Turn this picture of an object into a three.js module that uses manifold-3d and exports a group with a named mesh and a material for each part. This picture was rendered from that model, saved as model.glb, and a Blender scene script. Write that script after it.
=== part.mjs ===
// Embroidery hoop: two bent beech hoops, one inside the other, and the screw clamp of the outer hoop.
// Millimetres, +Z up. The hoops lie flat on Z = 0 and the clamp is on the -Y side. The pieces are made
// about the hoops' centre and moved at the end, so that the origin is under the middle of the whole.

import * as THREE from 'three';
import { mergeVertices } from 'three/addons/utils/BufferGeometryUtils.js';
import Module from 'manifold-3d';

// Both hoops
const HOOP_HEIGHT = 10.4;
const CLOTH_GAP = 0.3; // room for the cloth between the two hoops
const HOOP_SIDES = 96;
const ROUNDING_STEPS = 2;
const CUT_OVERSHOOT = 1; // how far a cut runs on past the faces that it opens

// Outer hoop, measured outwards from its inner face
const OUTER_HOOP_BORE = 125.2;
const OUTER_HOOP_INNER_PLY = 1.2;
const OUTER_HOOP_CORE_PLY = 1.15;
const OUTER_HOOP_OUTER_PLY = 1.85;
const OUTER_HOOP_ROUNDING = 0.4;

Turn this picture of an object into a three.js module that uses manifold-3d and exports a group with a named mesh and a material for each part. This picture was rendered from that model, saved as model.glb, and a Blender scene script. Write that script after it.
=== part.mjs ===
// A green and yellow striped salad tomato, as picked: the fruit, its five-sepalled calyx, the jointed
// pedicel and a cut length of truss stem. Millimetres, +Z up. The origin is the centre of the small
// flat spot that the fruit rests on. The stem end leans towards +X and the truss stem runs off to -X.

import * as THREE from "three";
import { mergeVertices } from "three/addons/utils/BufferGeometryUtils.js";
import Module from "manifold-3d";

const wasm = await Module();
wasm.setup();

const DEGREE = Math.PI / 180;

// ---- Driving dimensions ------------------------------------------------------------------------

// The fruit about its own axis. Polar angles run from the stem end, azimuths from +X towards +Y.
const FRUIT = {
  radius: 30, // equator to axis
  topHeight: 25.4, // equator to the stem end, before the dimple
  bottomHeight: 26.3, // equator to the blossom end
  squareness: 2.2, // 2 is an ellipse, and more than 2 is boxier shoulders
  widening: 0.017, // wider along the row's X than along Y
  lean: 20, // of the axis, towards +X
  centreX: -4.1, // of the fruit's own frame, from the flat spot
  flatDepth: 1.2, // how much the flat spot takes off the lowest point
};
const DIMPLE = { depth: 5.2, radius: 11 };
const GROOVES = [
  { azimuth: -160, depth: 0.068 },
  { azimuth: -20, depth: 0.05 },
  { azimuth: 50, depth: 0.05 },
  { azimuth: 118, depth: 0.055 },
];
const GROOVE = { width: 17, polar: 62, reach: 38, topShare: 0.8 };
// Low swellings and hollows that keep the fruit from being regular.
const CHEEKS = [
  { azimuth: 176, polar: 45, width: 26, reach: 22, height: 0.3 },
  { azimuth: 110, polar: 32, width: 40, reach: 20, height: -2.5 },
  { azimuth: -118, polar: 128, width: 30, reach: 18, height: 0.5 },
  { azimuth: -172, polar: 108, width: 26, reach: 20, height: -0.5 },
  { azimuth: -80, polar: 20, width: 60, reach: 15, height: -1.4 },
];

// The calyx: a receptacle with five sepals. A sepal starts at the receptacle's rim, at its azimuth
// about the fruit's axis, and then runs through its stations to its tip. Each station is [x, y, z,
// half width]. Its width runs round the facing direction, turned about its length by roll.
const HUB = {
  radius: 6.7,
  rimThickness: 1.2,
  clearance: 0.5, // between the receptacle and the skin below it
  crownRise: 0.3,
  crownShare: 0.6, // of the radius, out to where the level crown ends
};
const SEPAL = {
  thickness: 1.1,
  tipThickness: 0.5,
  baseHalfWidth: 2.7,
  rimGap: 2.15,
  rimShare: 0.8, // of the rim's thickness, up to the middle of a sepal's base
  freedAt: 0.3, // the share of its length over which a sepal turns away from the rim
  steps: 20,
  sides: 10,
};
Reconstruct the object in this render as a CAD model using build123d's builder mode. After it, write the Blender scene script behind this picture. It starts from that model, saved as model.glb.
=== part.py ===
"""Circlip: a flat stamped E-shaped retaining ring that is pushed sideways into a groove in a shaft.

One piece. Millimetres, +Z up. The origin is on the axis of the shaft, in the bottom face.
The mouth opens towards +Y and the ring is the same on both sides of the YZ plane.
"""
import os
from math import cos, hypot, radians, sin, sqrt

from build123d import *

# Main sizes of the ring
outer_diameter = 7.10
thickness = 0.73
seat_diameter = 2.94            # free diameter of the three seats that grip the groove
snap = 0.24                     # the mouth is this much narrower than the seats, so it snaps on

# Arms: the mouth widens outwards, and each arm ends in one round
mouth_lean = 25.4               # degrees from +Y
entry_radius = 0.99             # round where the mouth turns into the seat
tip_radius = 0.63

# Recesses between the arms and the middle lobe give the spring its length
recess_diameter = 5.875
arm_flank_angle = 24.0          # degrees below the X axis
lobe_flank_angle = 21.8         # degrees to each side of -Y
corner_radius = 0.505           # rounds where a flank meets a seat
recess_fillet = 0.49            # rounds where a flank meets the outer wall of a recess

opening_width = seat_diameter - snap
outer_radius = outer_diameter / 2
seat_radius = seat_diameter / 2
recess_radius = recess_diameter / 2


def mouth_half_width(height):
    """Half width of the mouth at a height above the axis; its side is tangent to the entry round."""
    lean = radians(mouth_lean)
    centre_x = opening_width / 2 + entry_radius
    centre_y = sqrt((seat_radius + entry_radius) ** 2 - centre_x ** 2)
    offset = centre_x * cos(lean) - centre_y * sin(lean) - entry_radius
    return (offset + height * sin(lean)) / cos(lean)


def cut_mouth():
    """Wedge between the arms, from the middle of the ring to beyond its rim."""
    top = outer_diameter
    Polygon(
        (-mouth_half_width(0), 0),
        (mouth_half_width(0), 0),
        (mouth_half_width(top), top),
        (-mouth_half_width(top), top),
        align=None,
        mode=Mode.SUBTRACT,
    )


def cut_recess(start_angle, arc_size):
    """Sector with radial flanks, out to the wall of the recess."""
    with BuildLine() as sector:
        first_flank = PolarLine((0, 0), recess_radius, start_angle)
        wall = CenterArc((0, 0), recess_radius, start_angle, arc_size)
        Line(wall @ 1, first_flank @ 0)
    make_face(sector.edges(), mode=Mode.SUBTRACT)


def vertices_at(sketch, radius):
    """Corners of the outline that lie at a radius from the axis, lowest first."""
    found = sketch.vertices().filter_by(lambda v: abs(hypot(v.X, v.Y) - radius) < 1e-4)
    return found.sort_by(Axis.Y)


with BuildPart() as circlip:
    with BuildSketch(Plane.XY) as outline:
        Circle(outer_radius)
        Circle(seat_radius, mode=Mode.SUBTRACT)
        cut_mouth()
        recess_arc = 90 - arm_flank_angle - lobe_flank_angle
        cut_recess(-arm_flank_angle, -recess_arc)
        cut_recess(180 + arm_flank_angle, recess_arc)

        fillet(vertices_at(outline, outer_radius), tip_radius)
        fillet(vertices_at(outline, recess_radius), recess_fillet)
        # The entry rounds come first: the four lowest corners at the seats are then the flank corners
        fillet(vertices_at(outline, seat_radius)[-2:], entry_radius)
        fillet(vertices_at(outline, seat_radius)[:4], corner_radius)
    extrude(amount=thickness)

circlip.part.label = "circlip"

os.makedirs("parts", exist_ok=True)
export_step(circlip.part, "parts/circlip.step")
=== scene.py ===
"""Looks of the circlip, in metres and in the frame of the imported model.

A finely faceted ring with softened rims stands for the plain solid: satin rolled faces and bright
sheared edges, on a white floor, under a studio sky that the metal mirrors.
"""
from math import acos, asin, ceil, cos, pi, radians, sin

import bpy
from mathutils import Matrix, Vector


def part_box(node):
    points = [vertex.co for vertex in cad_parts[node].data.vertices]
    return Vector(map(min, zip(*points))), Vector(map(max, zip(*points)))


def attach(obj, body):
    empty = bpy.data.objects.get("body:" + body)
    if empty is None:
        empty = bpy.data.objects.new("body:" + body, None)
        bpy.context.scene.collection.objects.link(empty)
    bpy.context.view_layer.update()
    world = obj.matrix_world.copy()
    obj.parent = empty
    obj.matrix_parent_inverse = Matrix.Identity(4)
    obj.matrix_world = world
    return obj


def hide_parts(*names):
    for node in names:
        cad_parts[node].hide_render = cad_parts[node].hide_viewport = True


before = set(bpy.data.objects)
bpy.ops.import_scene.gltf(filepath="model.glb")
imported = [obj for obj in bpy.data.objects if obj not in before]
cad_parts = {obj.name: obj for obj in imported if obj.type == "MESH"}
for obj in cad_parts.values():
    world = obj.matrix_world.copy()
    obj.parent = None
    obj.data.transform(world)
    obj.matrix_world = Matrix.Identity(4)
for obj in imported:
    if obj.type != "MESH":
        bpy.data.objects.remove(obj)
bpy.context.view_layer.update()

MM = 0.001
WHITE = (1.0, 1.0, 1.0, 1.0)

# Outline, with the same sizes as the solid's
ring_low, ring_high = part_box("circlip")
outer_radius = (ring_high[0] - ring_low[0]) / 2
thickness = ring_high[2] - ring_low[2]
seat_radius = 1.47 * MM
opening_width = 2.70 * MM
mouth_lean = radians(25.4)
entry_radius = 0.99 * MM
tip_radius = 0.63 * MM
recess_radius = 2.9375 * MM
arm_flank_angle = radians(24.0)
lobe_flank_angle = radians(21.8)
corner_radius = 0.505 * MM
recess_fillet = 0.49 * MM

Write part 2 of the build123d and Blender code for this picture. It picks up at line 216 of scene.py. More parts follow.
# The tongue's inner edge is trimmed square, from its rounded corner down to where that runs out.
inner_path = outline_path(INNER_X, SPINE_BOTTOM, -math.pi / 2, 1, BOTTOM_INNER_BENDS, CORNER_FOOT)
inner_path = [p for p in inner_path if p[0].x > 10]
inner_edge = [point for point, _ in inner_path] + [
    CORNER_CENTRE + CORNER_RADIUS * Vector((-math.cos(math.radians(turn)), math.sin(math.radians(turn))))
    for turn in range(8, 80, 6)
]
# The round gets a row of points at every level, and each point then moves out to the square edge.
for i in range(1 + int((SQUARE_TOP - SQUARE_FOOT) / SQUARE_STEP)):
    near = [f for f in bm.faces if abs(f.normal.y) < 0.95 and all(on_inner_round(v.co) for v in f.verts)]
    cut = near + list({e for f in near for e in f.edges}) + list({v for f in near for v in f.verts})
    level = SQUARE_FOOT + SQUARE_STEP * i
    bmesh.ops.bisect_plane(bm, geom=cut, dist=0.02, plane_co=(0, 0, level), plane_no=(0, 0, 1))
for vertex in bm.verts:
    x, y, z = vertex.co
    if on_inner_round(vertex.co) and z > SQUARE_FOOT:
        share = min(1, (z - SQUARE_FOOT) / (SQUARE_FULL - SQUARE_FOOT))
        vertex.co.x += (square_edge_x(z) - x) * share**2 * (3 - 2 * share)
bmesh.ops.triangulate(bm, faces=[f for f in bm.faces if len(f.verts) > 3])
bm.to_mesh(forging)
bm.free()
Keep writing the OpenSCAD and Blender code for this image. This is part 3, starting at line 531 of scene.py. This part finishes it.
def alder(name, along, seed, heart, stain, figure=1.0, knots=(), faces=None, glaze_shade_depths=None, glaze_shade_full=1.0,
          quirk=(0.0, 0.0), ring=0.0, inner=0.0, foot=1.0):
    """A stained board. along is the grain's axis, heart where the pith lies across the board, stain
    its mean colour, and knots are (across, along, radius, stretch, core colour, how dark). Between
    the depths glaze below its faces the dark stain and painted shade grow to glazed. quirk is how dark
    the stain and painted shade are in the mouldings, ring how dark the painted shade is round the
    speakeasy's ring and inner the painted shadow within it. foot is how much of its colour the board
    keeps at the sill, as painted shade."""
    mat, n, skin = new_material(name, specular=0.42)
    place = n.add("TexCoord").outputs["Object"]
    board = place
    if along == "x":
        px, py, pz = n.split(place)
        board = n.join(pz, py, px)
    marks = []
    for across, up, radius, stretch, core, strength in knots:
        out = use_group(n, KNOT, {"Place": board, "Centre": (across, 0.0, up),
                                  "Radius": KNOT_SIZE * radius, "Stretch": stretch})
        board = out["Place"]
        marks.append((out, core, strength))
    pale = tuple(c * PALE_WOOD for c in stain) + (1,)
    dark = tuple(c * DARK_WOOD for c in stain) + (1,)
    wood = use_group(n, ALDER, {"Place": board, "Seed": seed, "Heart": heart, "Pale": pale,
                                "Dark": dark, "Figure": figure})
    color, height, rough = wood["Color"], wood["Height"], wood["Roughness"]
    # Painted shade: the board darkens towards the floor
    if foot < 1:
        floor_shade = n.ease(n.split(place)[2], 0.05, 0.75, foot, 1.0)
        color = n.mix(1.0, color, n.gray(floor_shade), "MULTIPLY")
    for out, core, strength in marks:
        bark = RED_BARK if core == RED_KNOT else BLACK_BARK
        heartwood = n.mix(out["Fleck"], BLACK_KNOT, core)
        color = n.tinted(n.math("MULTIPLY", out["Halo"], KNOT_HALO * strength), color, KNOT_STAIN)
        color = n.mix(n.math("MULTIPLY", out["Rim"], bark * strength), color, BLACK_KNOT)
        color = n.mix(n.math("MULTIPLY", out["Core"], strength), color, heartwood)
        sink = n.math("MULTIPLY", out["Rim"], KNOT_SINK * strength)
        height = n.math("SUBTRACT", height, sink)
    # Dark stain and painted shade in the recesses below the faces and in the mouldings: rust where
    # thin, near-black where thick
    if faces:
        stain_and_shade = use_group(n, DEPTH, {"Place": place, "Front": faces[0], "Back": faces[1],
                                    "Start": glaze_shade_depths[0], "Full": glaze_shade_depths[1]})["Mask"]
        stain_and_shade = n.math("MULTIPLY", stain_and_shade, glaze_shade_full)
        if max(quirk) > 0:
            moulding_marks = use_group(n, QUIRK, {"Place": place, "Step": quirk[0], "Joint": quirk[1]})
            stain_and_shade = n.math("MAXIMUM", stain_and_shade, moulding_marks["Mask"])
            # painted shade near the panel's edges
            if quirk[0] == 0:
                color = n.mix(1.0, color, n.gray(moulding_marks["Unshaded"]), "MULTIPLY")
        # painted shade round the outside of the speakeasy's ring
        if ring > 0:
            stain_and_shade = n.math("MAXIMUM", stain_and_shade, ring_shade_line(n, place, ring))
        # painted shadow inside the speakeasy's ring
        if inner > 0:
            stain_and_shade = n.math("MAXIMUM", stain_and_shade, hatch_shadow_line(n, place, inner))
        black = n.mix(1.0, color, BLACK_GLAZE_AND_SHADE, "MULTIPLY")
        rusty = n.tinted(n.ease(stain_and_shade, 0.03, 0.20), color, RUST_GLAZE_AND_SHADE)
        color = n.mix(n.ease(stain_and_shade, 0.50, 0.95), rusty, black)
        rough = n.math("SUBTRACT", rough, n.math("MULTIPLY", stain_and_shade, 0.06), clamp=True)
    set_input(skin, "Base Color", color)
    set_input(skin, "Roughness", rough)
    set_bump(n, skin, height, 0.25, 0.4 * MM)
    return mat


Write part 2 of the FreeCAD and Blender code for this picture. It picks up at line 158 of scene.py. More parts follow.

__________

> _Exercise description_:
Extract and output the part that opens with the line containing "fillet(vertices_at(outline, outer_radius), tip_radius)" and closes with the line containing "from mathutils import Matrix, Vector", unchanged, ends included.

> _Full response_:
        fillet(vertices_at(outline, outer_radius), tip_radius)
        fillet(vertices_at(outline, recess_radius), recess_fillet)
        # The entry rounds come first: the four lowest corners at the seats are then the flank corners
        fillet(vertices_at(outline, seat_radius)[-2:], entry_radius)
        fillet(vertices_at(outline, seat_radius)[:4], corner_radius)
    extrude(amount=thickness)

circlip.part.label = "circlip"

os.makedirs("parts", exist_ok=True)
export_step(circlip.part, "parts/circlip.step")
=== scene.py ===
"""Looks of the circlip, in metres and in the frame of the imported model.

A finely faceted ring with softened rims stands for the plain solid: satin rolled faces and bright
sheared edges, on a white floor, under a studio sky that the metal mirrors.
"""
from math import acos, asin, ceil, cos, pi, radians, sin

import bpy
from mathutils import Matrix, Vector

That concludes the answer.